- **Exercise goal**
Each line should be copied exactly.

- **Provided data**

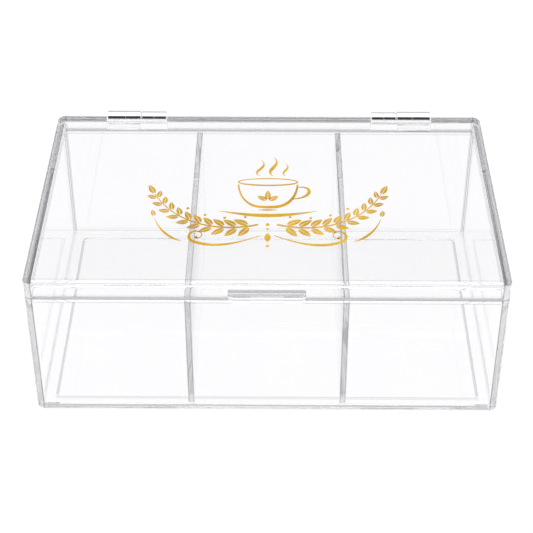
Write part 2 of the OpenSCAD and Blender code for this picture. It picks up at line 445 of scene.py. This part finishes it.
for s in (-1, 1):
    boolean(tub, ear(s), "UNION")
finish_edges(tub, 0)
dress(tub, SHELL, "base", "clear_shell", "tub")


# ---------------------------------------------------------------- partitions
def partition(x, name, node):
    g = 0.06                                   # hairline left by the solvent joint
    y1 = D / 2 - WALL - g
    z0, z1 = FLOOR_TOP + g, RIM_Z - PART_DROP
    r = INNER + 0.4
    pts = []
    for a in arc(10, 180, 270):
        pts.append((-y1 + r + r * math.cos(a), z0 + r + r * math.sin(a)))
    for a in arc(10, 270, 360):
        pts.append((y1 - r + r * math.cos(a), z0 + r + r * math.sin(a)))
    pts += [(y1, z1), (-y1, z1)]
    ob = extrude_outline(pts, x - PART_T / 2, x + PART_T / 2, name, plane="YZ")
    finish_edges(ob, 0.3)
    dress(ob, PANEL, "base", "clear_panel", node)
    return ob


partition(-PART_X, "left_partition", "left_divider")
partition(PART_X, "right_partition", "right_divider")


# ---------------------------------------------------------------- lid
def lid_rings():
    n, hw, hd = 14, W / 2, D / 2
    out = []
    f = LID_ROUND
    for a in reversed(arc(8)):
        s, c = math.sin(a), math.cos(a)
        out.append(ring(hw - f + f * c, hd - f + f * c, CORNER - f + f * c, H - f + f * s, n))
    f = LID_LOW
    for a in arc(5):
        s, c = math.sin(a), math.cos(a)
        out.append(ring(hw - f + f * c, hd - f + f * c, CORNER - f + f * c, LID_Z + f - f * s, n))
    iw, idd, f = hw - WALL, hd - WALL, LID_INNER
    out.append(ring(iw, idd, f, LID_Z, n))
    for a in arc(8):
        s, c = math.sin(a), math.cos(a)
        out.append(ring(iw - f + f * c, idd - f + f * c, f * c, H - PLATE - f + f * s, n))
    return out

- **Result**
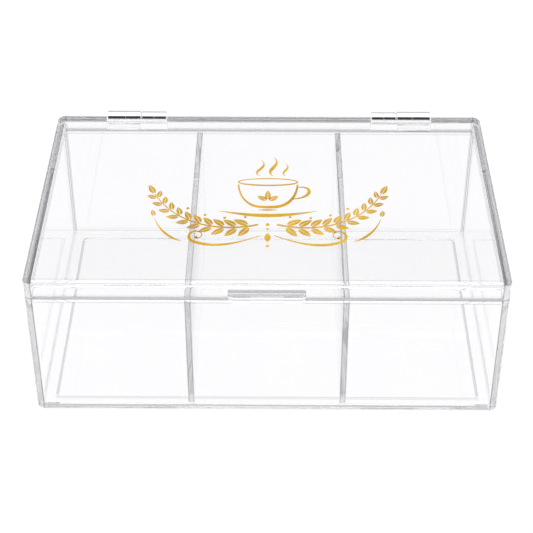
Write part 2 of the OpenSCAD and Blender code for this picture. It picks up at line 445 of scene.py. This part finishes it.
for s in (-1, 1):
    boolean(tub, ear(s), "UNION")
finish_edges(tub, 0)
dress(tub, SHELL, "base", "clear_shell", "tub")


# ---------------------------------------------------------------- partitions
def partition(x, name, node):
    g = 0.06                                   # hairline left by the solvent joint
    y1 = D / 2 - WALL - g
    z0, z1 = FLOOR_TOP + g, RIM_Z - PART_DROP
    r = INNER + 0.4
    pts = []
    for a in arc(10, 180, 270):
        pts.append((-y1 + r + r * math.cos(a), z0 + r + r * math.sin(a)))
    for a in arc(10, 270, 360):
        pts.append((y1 - r + r * math.cos(a), z0 + r + r * math.sin(a)))
    pts += [(y1, z1), (-y1, z1)]
    ob = extrude_outline(pts, x - PART_T / 2, x + PART_T / 2, name, plane="YZ")
    finish_edges(ob, 0.3)
    dress(ob, PANEL, "base", "clear_panel", node)
    return ob


partition(-PART_X, "left_partition", "left_divider")
partition(PART_X, "right_partition", "right_divider")


# ---------------------------------------------------------------- lid
def lid_rings():
    n, hw, hd = 14, W / 2, D / 2
    out = []
    f = LID_ROUND
    for a in reversed(arc(8)):
        s, c = math.sin(a), math.cos(a)
        out.append(ring(hw - f + f * c, hd - f + f * c, CORNER - f + f * c, H - f + f * s, n))
    f = LID_LOW
    for a in arc(5):
        s, c = math.sin(a), math.cos(a)
        out.append(ring(hw - f + f * c, hd - f + f * c, CORNER - f + f * c, LID_Z + f - f * s, n))
    iw, idd, f = hw - WALL, hd - WALL, LID_INNER
    out.append(ring(iw, idd, f, LID_Z, n))
    for a in arc(8):
        s, c = math.sin(a), math.cos(a)
        out.append(ring(iw - f + f * c, idd - f + f * c, f * c, H - PLATE - f + f * s, n))
    return out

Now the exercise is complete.